PROBLEM STATEMENT
Reproduce exactly the lines from the line with "pot stands on" through the line with "obj.parent = None", both included, and no other lines.

_ _ _

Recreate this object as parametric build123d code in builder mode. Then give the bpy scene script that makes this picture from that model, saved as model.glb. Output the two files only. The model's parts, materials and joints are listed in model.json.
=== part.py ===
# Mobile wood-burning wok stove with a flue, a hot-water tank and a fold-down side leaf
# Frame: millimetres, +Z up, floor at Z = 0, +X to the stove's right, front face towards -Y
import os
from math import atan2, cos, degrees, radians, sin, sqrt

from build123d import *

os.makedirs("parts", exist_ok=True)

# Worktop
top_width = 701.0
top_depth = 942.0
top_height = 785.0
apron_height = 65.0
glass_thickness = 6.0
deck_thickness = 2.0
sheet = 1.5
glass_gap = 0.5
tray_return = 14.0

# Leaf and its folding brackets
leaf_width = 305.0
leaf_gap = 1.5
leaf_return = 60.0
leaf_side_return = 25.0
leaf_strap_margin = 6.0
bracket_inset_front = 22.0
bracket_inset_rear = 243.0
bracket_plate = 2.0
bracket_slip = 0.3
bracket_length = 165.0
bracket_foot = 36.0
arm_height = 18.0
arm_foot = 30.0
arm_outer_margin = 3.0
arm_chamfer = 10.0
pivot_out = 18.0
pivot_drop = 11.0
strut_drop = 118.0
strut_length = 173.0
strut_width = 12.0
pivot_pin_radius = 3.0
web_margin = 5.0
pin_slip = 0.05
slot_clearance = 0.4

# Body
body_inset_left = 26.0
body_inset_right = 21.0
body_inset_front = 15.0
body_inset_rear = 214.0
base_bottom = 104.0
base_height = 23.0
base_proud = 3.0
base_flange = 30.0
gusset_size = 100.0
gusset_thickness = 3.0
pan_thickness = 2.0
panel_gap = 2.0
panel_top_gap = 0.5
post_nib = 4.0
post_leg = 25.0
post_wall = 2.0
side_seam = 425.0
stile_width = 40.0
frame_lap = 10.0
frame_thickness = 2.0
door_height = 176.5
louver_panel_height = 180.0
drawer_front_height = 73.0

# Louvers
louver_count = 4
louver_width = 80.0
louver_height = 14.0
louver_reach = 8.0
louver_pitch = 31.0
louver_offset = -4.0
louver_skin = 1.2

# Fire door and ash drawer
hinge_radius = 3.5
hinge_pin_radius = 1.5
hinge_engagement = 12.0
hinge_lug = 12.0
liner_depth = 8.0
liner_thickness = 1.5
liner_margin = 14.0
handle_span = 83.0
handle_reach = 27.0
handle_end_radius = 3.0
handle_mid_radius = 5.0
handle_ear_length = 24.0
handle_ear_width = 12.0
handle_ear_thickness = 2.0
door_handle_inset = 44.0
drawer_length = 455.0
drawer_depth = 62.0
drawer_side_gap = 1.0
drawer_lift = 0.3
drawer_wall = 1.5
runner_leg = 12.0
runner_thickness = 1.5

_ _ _

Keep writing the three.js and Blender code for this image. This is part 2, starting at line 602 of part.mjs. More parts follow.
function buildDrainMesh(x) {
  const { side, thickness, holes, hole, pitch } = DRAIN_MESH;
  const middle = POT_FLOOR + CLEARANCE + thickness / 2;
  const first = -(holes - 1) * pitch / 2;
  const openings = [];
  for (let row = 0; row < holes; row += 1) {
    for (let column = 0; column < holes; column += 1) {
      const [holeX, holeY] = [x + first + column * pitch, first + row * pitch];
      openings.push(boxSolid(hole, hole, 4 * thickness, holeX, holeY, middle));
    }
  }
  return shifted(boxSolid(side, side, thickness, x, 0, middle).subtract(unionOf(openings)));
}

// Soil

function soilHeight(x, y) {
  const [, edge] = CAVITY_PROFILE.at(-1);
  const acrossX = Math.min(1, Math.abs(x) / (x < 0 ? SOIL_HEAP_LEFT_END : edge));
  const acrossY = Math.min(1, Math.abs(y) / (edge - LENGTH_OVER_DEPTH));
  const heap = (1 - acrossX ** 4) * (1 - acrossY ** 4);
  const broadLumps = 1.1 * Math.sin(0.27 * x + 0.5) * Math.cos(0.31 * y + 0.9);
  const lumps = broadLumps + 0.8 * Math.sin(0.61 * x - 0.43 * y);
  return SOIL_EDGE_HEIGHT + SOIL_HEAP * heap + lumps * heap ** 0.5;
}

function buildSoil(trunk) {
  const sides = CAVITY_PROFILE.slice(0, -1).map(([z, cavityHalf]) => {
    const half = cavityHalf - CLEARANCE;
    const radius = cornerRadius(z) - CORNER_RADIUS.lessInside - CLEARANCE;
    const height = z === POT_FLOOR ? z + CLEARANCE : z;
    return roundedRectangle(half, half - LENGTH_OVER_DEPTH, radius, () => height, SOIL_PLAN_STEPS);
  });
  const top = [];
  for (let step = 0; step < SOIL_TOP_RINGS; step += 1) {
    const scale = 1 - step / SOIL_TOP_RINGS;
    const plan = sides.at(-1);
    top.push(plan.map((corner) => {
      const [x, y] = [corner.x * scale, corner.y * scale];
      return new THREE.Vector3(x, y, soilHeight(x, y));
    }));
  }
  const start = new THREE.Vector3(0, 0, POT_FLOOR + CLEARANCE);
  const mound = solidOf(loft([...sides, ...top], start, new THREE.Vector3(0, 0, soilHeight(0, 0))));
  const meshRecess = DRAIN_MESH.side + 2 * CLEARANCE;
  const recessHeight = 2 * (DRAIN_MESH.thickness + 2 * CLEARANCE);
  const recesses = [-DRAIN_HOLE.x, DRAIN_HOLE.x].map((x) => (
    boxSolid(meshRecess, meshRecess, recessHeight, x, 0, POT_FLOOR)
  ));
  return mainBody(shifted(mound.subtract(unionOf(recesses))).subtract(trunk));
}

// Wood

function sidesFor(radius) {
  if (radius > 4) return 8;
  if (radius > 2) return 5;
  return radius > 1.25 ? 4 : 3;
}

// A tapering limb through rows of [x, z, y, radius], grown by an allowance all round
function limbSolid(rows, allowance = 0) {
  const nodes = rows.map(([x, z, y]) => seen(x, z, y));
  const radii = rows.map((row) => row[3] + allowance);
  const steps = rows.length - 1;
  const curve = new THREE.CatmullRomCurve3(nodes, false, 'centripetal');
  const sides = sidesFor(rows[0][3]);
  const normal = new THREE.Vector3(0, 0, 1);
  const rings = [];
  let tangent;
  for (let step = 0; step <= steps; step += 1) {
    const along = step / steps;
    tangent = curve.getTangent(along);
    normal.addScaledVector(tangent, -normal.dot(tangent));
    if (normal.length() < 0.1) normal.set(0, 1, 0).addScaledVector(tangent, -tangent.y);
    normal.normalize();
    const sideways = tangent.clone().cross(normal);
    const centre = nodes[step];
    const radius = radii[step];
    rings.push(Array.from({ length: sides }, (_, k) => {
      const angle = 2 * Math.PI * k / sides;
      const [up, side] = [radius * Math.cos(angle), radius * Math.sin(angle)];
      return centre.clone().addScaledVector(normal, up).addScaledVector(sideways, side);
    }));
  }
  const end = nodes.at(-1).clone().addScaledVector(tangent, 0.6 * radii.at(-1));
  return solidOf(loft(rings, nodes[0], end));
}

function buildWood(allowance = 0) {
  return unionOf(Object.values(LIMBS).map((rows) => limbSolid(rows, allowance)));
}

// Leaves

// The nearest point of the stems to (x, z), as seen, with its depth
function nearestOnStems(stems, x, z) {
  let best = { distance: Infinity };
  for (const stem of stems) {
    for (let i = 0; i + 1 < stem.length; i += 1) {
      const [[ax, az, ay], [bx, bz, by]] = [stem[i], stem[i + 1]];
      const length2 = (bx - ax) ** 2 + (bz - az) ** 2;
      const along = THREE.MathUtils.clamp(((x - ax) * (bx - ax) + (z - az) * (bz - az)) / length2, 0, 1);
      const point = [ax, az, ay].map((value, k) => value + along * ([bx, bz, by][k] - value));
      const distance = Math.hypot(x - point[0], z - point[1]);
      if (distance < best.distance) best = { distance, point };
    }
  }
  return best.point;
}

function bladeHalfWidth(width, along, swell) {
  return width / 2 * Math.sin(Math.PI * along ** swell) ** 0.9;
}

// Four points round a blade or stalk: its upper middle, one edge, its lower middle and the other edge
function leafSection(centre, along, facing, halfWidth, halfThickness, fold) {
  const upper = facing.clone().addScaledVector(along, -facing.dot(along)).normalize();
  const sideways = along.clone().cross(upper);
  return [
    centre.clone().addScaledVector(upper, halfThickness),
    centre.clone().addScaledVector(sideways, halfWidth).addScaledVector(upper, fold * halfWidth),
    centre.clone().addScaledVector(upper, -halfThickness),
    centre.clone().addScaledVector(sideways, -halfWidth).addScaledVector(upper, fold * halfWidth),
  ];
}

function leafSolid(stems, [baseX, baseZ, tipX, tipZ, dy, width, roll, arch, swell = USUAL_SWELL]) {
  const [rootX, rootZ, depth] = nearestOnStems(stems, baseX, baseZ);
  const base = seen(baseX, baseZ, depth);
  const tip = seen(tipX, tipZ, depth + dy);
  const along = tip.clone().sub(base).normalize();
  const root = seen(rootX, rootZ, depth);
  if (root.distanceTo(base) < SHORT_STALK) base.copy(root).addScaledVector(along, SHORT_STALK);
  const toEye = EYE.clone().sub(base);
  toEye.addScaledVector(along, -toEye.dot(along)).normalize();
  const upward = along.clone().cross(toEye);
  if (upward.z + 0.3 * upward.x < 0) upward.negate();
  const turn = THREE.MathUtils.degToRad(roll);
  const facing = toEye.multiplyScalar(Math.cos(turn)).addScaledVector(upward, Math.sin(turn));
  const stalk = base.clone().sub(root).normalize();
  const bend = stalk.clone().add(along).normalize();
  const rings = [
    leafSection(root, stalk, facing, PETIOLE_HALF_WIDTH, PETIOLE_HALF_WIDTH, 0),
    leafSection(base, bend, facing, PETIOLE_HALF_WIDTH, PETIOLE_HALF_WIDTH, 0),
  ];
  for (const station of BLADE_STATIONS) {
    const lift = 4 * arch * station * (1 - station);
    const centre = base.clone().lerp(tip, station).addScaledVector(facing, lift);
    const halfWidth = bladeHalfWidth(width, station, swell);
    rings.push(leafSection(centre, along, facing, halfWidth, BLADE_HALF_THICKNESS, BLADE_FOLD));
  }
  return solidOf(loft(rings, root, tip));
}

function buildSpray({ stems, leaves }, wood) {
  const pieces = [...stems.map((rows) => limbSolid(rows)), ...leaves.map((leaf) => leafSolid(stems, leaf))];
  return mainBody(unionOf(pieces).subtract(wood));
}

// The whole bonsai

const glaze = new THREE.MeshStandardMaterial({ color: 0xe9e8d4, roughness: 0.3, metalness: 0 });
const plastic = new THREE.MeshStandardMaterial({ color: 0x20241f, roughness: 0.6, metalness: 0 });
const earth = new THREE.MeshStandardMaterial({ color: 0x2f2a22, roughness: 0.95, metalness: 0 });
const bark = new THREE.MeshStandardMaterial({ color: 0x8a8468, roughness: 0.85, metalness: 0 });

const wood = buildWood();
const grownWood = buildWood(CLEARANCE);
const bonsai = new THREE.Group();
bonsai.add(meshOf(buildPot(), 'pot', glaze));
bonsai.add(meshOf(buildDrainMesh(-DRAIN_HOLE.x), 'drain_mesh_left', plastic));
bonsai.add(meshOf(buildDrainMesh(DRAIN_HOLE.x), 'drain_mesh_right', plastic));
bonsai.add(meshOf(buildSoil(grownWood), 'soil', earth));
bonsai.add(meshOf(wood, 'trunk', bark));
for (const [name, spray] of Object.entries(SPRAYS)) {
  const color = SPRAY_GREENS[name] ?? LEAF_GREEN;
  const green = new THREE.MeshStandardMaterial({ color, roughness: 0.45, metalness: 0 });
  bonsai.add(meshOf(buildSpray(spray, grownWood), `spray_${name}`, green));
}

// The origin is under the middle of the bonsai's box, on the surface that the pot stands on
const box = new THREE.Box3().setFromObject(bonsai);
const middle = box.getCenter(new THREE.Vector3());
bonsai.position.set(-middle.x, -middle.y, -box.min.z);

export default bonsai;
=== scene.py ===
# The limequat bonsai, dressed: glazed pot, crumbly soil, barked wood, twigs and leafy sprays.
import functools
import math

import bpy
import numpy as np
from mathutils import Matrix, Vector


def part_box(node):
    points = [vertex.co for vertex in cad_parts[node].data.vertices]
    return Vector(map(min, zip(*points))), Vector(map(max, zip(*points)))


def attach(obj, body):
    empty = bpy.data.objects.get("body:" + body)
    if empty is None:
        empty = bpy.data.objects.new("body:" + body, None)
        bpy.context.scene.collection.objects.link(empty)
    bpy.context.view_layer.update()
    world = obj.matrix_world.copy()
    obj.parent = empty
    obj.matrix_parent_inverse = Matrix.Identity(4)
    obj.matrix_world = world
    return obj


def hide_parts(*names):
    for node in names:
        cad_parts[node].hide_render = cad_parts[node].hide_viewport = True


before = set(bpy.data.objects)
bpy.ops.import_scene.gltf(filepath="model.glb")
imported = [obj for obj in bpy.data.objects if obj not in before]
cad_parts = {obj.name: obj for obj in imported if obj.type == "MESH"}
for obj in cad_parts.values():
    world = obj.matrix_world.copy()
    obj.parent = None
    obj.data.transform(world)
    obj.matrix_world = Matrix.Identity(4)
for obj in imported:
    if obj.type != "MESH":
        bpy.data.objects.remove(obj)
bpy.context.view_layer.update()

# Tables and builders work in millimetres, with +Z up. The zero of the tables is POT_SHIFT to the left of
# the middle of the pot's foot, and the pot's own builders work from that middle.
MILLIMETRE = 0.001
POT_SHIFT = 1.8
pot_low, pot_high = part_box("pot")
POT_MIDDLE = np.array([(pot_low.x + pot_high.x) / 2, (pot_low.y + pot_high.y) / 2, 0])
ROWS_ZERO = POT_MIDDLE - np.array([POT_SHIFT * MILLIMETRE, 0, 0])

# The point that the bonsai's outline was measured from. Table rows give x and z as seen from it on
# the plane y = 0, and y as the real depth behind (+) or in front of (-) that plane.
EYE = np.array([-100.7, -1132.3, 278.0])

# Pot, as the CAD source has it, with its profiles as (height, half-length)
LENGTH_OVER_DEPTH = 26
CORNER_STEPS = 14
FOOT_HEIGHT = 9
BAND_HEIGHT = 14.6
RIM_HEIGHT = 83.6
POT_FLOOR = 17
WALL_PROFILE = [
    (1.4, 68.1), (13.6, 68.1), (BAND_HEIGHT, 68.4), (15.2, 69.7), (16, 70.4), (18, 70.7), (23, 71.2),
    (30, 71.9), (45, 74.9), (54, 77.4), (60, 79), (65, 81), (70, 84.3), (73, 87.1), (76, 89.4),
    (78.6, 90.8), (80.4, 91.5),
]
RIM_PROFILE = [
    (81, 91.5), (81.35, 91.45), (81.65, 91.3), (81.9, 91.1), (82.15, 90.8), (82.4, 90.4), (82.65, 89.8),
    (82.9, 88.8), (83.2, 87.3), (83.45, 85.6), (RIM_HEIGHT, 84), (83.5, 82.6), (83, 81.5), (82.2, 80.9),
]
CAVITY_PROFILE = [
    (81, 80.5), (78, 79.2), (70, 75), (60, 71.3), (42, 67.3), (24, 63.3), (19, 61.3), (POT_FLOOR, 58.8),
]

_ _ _

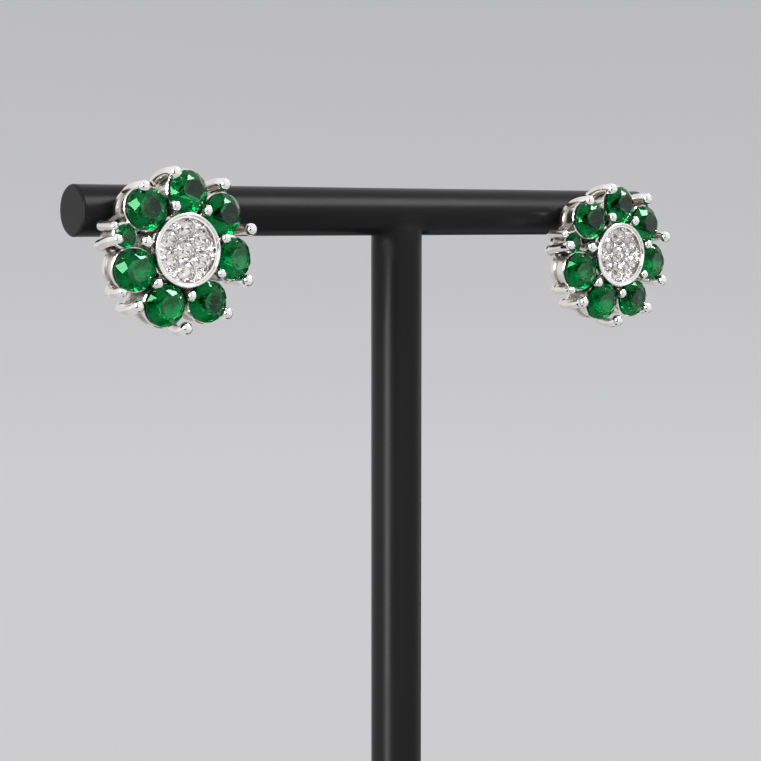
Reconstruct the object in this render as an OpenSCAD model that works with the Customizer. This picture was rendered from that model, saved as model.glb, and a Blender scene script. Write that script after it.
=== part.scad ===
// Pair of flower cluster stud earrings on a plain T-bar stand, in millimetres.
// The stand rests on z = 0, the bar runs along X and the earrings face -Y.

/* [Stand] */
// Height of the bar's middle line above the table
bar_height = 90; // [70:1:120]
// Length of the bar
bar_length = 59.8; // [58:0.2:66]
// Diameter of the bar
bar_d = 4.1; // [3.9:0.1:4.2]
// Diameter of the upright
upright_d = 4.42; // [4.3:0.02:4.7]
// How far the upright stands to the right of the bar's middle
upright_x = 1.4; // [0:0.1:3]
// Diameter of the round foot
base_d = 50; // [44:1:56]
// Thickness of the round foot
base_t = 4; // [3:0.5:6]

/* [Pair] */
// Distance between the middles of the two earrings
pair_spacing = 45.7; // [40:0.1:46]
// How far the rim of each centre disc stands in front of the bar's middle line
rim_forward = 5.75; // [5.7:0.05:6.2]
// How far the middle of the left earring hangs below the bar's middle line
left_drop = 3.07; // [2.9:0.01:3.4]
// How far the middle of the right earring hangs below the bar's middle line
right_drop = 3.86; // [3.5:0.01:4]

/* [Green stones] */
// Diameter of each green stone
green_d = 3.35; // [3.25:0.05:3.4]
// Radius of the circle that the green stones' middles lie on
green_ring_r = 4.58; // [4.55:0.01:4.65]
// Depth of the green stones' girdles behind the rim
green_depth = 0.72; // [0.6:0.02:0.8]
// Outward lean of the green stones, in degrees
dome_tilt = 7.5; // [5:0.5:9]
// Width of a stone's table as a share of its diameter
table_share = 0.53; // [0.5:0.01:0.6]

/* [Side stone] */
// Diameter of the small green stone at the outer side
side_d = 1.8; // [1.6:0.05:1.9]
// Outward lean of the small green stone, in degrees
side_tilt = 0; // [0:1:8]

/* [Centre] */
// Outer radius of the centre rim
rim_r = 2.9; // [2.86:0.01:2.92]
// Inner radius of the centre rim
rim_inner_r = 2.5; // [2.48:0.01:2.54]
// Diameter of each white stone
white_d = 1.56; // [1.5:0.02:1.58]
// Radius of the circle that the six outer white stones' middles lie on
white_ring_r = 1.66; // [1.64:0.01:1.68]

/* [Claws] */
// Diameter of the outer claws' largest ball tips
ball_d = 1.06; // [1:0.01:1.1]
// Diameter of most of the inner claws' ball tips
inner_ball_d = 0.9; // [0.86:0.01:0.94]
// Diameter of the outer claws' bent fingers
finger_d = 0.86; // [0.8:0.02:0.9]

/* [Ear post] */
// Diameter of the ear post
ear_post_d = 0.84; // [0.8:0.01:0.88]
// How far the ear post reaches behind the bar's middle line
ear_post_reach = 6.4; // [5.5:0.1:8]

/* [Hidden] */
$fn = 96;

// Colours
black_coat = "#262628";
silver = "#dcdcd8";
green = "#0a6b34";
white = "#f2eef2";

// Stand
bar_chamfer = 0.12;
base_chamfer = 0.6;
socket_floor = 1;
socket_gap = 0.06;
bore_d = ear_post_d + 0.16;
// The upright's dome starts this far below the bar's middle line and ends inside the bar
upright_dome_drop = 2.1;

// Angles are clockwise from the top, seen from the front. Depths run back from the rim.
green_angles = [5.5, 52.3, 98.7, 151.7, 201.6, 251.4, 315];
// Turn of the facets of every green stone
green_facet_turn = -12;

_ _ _

REPLY TO THE EXERCISE
// The origin is under the middle of the bonsai's box, on the surface that the pot stands on
const box = new THREE.Box3().setFromObject(bonsai);
const middle = box.getCenter(new THREE.Vector3());
bonsai.position.set(-middle.x, -middle.y, -box.min.z);

export default bonsai;
=== scene.py ===
# The limequat bonsai, dressed: glazed pot, crumbly soil, barked wood, twigs and leafy sprays.
import functools
import math

import bpy
import numpy as np
from mathutils import Matrix, Vector


def part_box(node):
    points = [vertex.co for vertex in cad_parts[node].data.vertices]
    return Vector(map(min, zip(*points))), Vector(map(max, zip(*points)))


def attach(obj, body):
    empty = bpy.data.objects.get("body:" + body)
    if empty is None:
        empty = bpy.data.objects.new("body:" + body, None)
        bpy.context.scene.collection.objects.link(empty)
    bpy.context.view_layer.update()
    world = obj.matrix_world.copy()
    obj.parent = empty
    obj.matrix_parent_inverse = Matrix.Identity(4)
    obj.matrix_world = world
    return obj


def hide_parts(*names):
    for node in names:
        cad_parts[node].hide_render = cad_parts[node].hide_viewport = True


before = set(bpy.data.objects)
bpy.ops.import_scene.gltf(filepath="model.glb")
imported = [obj for obj in bpy.data.objects if obj not in before]
cad_parts = {obj.name: obj for obj in imported if obj.type == "MESH"}
for obj in cad_parts.values():
    world = obj.matrix_world.copy()
    obj.parent = None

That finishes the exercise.